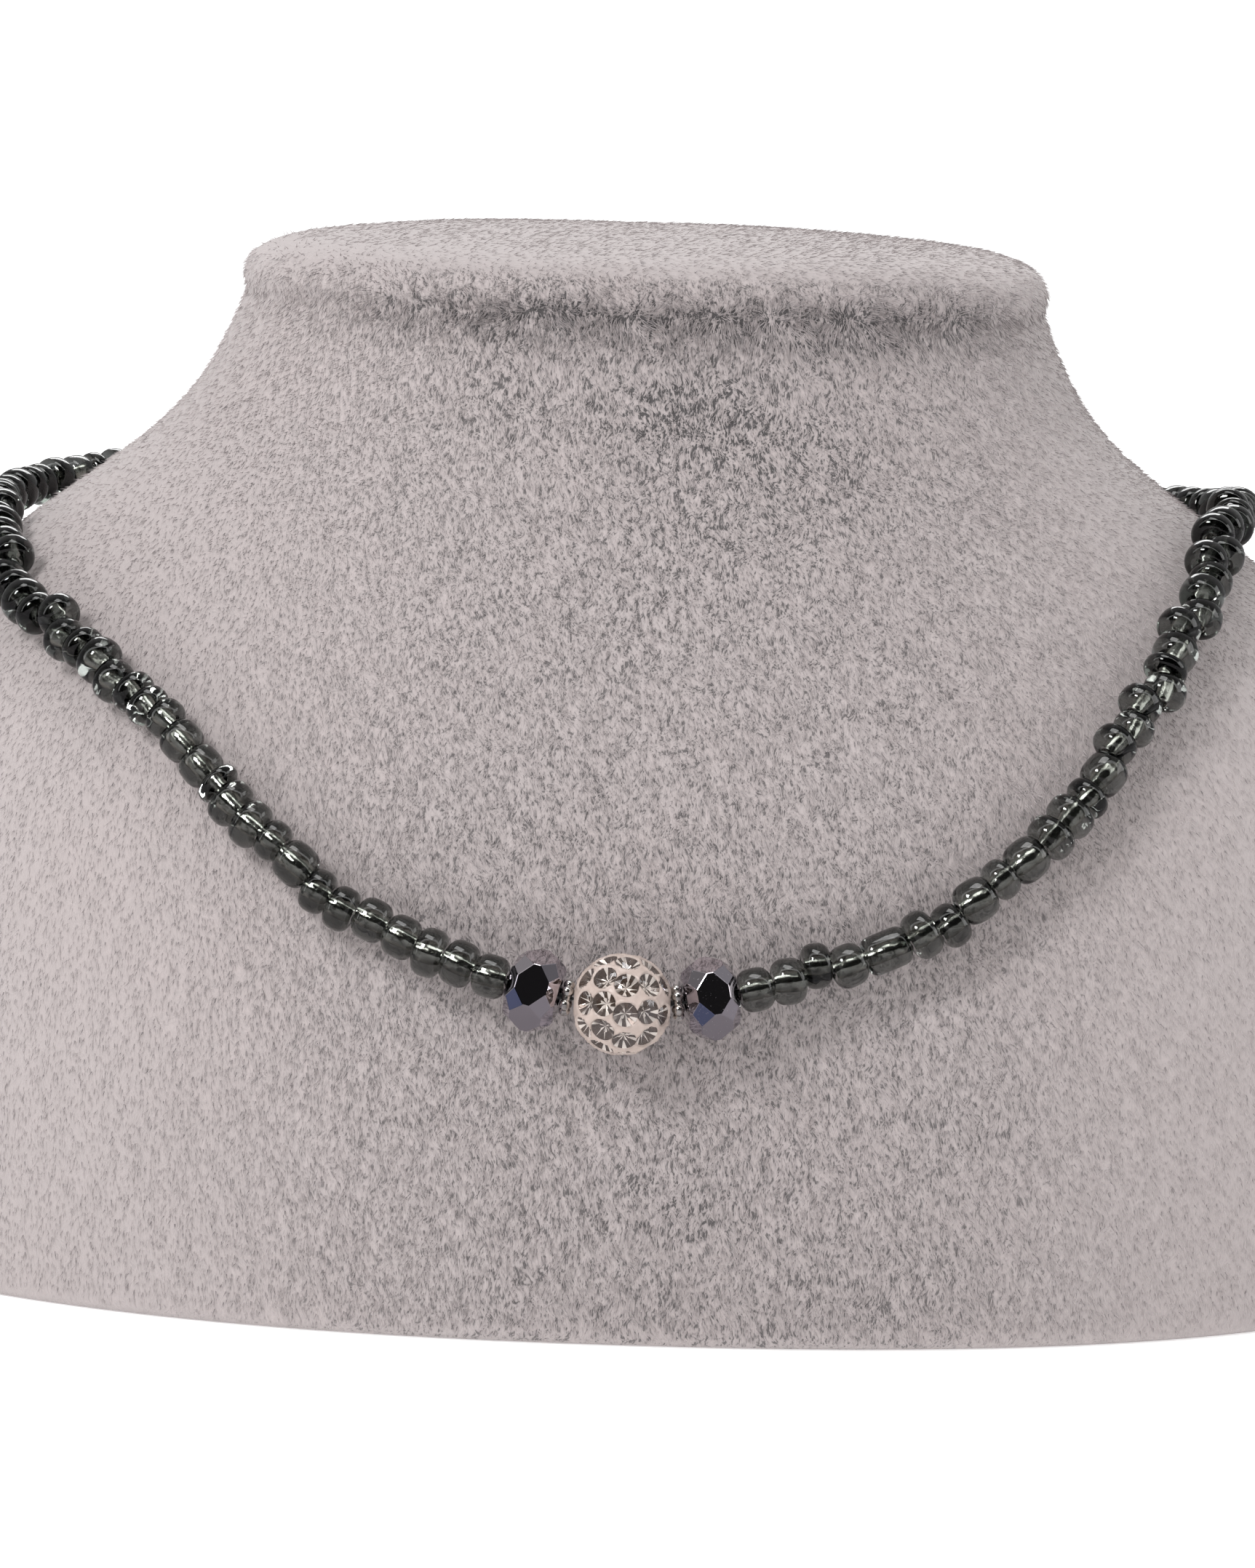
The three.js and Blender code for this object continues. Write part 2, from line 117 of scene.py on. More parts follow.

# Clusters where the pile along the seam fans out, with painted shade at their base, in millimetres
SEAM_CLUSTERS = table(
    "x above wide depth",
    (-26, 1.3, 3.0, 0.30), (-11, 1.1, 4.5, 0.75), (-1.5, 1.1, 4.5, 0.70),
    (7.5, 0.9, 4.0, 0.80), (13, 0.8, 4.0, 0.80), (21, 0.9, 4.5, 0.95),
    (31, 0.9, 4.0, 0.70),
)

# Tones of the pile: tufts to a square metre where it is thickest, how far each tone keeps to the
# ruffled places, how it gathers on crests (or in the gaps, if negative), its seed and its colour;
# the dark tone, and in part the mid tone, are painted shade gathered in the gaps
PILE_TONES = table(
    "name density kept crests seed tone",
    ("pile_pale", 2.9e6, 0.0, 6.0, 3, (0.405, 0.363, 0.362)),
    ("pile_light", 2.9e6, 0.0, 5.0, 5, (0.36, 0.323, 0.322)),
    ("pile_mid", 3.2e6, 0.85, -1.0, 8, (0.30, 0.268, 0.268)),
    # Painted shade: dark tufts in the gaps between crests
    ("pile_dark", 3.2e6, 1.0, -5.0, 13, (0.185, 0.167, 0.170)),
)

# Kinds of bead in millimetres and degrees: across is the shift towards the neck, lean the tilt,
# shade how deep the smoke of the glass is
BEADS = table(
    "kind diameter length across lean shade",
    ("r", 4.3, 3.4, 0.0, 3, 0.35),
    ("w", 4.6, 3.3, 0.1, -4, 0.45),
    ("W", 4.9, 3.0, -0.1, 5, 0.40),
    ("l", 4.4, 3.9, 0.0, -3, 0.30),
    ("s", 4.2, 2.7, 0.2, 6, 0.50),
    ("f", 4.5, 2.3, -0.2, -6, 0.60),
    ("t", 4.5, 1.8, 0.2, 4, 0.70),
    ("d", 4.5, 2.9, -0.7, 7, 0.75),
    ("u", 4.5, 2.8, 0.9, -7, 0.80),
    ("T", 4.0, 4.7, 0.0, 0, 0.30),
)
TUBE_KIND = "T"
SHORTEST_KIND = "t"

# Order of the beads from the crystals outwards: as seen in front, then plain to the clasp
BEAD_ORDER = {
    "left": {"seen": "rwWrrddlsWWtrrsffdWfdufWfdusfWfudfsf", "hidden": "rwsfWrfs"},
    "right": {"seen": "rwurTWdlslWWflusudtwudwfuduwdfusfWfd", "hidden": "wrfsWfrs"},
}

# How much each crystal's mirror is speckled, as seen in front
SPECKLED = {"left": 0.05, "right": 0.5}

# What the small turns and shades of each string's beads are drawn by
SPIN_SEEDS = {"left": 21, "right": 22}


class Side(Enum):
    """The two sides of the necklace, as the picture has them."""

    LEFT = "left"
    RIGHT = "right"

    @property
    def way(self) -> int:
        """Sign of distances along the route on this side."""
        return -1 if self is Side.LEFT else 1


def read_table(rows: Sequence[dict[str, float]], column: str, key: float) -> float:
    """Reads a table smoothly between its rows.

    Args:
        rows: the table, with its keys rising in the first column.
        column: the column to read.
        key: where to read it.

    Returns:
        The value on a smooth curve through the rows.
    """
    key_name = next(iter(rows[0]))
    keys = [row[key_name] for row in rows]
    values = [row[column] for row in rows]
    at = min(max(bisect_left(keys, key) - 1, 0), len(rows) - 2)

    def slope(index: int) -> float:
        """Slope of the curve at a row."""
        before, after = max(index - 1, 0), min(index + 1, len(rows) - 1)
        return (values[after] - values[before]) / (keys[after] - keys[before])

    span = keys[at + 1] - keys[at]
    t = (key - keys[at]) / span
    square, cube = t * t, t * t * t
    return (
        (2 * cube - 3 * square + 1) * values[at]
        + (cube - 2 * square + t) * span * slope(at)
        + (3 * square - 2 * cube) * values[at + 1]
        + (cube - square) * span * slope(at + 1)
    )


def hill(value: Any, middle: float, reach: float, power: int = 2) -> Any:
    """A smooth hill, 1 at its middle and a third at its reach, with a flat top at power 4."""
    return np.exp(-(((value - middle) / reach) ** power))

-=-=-

### TASK REQUIREMENTS
Write out the material exactly as given.

### FINAL ANSWER
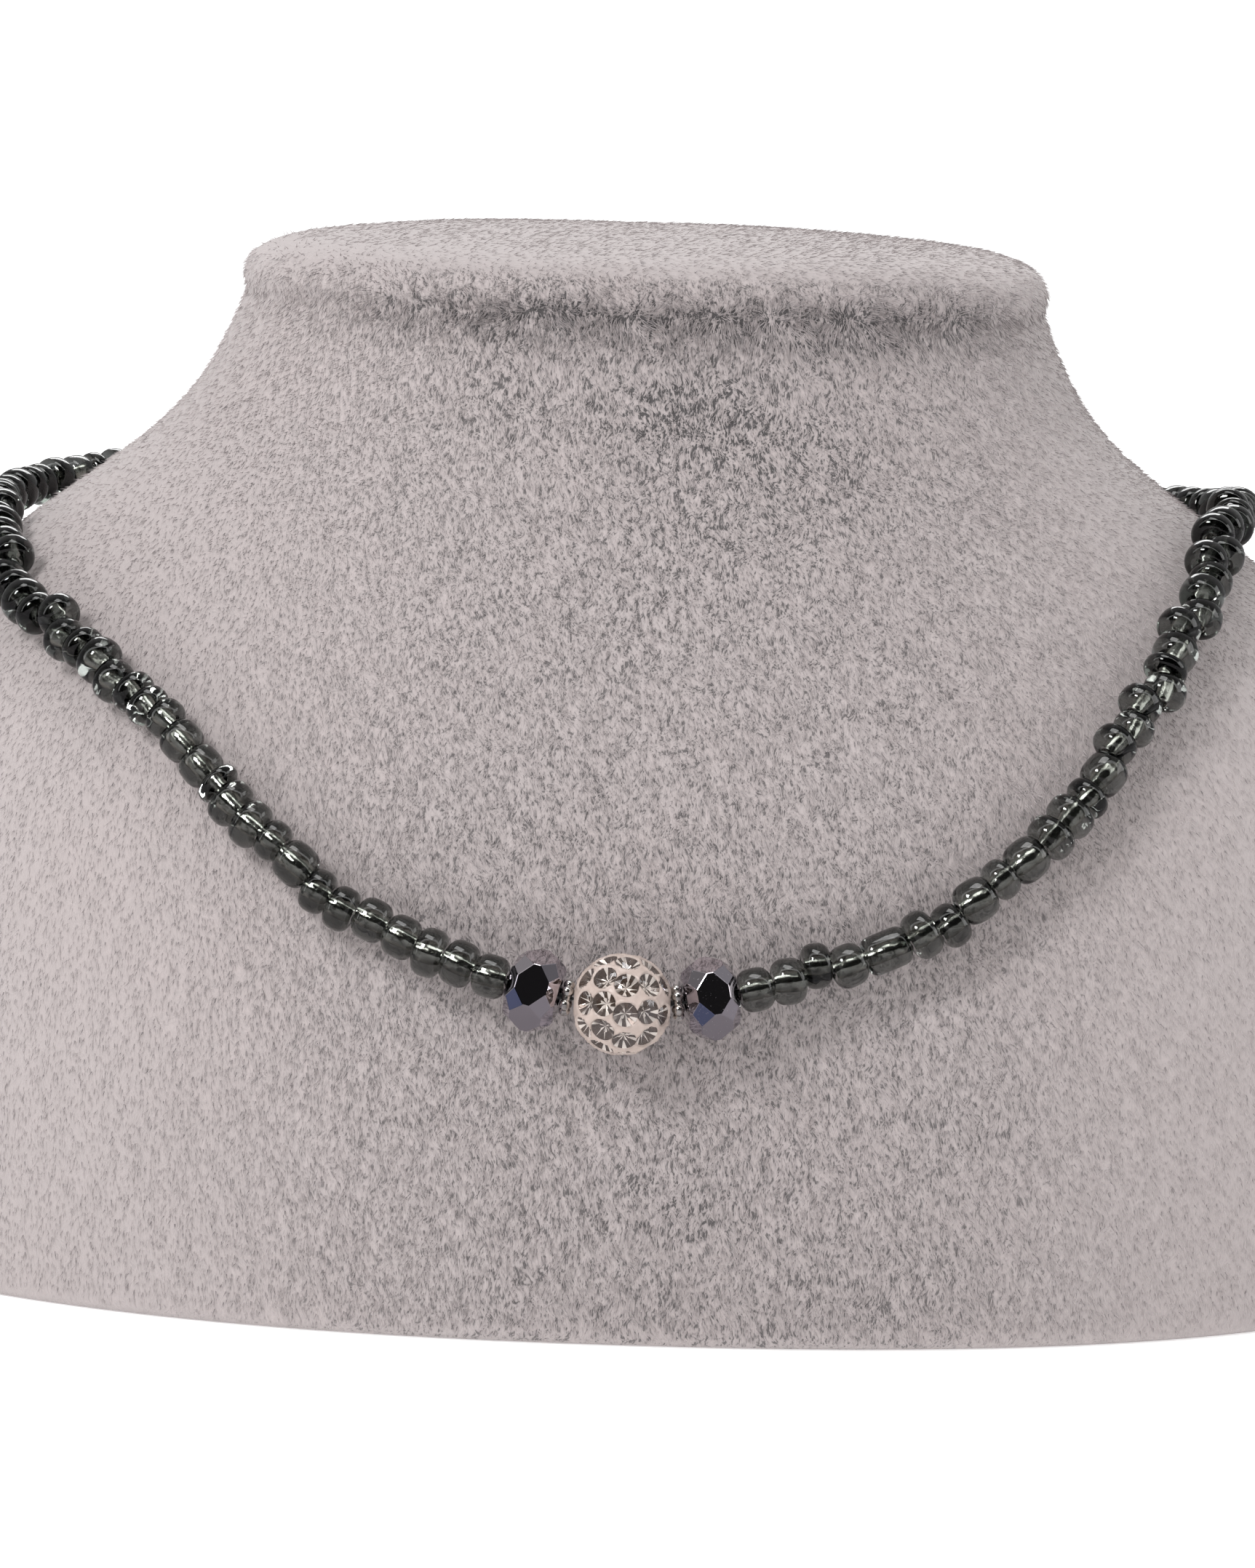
The three.js and Blender code for this object continues. Write part 2, from line 117 of scene.py on. More parts follow.

# Clusters where the pile along the seam fans out, with painted shade at their base, in millimetres
SEAM_CLUSTERS = table(
    "x above wide depth",
    (-26, 1.3, 3.0, 0.30), (-11, 1.1, 4.5, 0.75), (-1.5, 1.1, 4.5, 0.70),
    (7.5, 0.9, 4.0, 0.80), (13, 0.8, 4.0, 0.80), (21, 0.9, 4.5, 0.95),
    (31, 0.9, 4.0, 0.70),
)

# Tones of the pile: tufts to a square metre where it is thickest, how far each tone keeps to the
# ruffled places, how it gathers on crests (or in the gaps, if negative), its seed and its colour;
# the dark tone, and in part the mid tone, are painted shade gathered in the gaps
PILE_TONES = table(
    "name density kept crests seed tone",
    ("pile_pale", 2.9e6, 0.0, 6.0, 3, (0.405, 0.363, 0.362)),
    ("pile_light", 2.9e6, 0.0, 5.0, 5, (0.36, 0.323, 0.322)),
    ("pile_mid", 3.2e6, 0.85, -1.0, 8, (0.30, 0.268, 0.268)),
    # Painted shade: dark tufts in the gaps between crests
    ("pile_dark", 3.2e6, 1.0, -5.0, 13, (0.185, 0.167, 0.170)),
)

# Kinds of bead in millimetres and degrees: across is the shift towards the neck, lean the tilt,
# shade how deep the smoke of the glass is
BEADS = table(
    "kind diameter length across lean shade",
    ("r", 4.3, 3.4, 0.0, 3, 0.35),
    ("w", 4.6, 3.3, 0.1, -4, 0.45),
    ("W", 4.9, 3.0, -0.1, 5, 0.40),
    ("l", 4.4, 3.9, 0.0, -3, 0.30),
    ("s", 4.2, 2.7, 0.2, 6, 0.50),
    ("f", 4.5, 2.3, -0.2, -6, 0.60),
    ("t", 4.5, 1.8, 0.2, 4, 0.70),
    ("d", 4.5, 2.9, -0.7, 7, 0.75),
    ("u", 4.5, 2.8, 0.9, -7, 0.80),
    ("T", 4.0, 4.7, 0.0, 0, 0.30),
)
TUBE_KIND = "T"
SHORTEST_KIND = "t"

# Order of the beads from the crystals outwards: as seen in front, then plain to the clasp
BEAD_ORDER = {
    "left": {"seen": "rwWrrddlsWWtrrsffdWfdufWfdusfWfudfsf", "hidden": "rwsfWrfs"},
    "right": {"seen": "rwurTWdlslWWflusudtwudwfuduwdfusfWfd", "hidden": "wrfsWfrs"},
}

# How much each crystal's mirror is speckled, as seen in front
SPECKLED = {"left": 0.05, "right": 0.5}

# What the small turns and shades of each string's beads are drawn by
SPIN_SEEDS = {"left": 21, "right": 22}


class Side(Enum):
    """The two sides of the necklace, as the picture has them."""

    LEFT = "left"
    RIGHT = "right"

    @property
    def way(self) -> int:
        """Sign of distances along the route on this side."""
        return -1 if self is Side.LEFT else 1


def read_table(rows: Sequence[dict[str, float]], column: str, key: float) -> float:
    """Reads a table smoothly between its rows.

    Args:
        rows: the table, with its keys rising in the first column.
        column: the column to read.
        key: where to read it.

    Returns:
        The value on a smooth curve through the rows.
    """
    key_name = next(iter(rows[0]))
    keys = [row[key_name] for row in rows]
    values = [row[column] for row in rows]
    at = min(max(bisect_left(keys, key) - 1, 0), len(rows) - 2)

    def slope(index: int) -> float:
        """Slope of the curve at a row."""
        before, after = max(index - 1, 0), min(index + 1, len(rows) - 1)
        return (values[after] - values[before]) / (keys[after] - keys[before])

    span = keys[at + 1] - keys[at]
    t = (key - keys[at]) / span
    square, cube = t * t, t * t * t
    return (
        (2 * cube - 3 * square + 1) * values[at]
        + (cube - 2 * square + t) * span * slope(at)
        + (3 * square - 2 * cube) * values[at + 1]
        + (cube - square) * span * slope(at + 1)
    )


def hill(value: Any, middle: float, reach: float, power: int = 2) -> Any:
    """A smooth hill, 1 at its middle and a third at its reach, with a flat top at power 4."""
    return np.exp(-(((value - middle) / reach) ** power))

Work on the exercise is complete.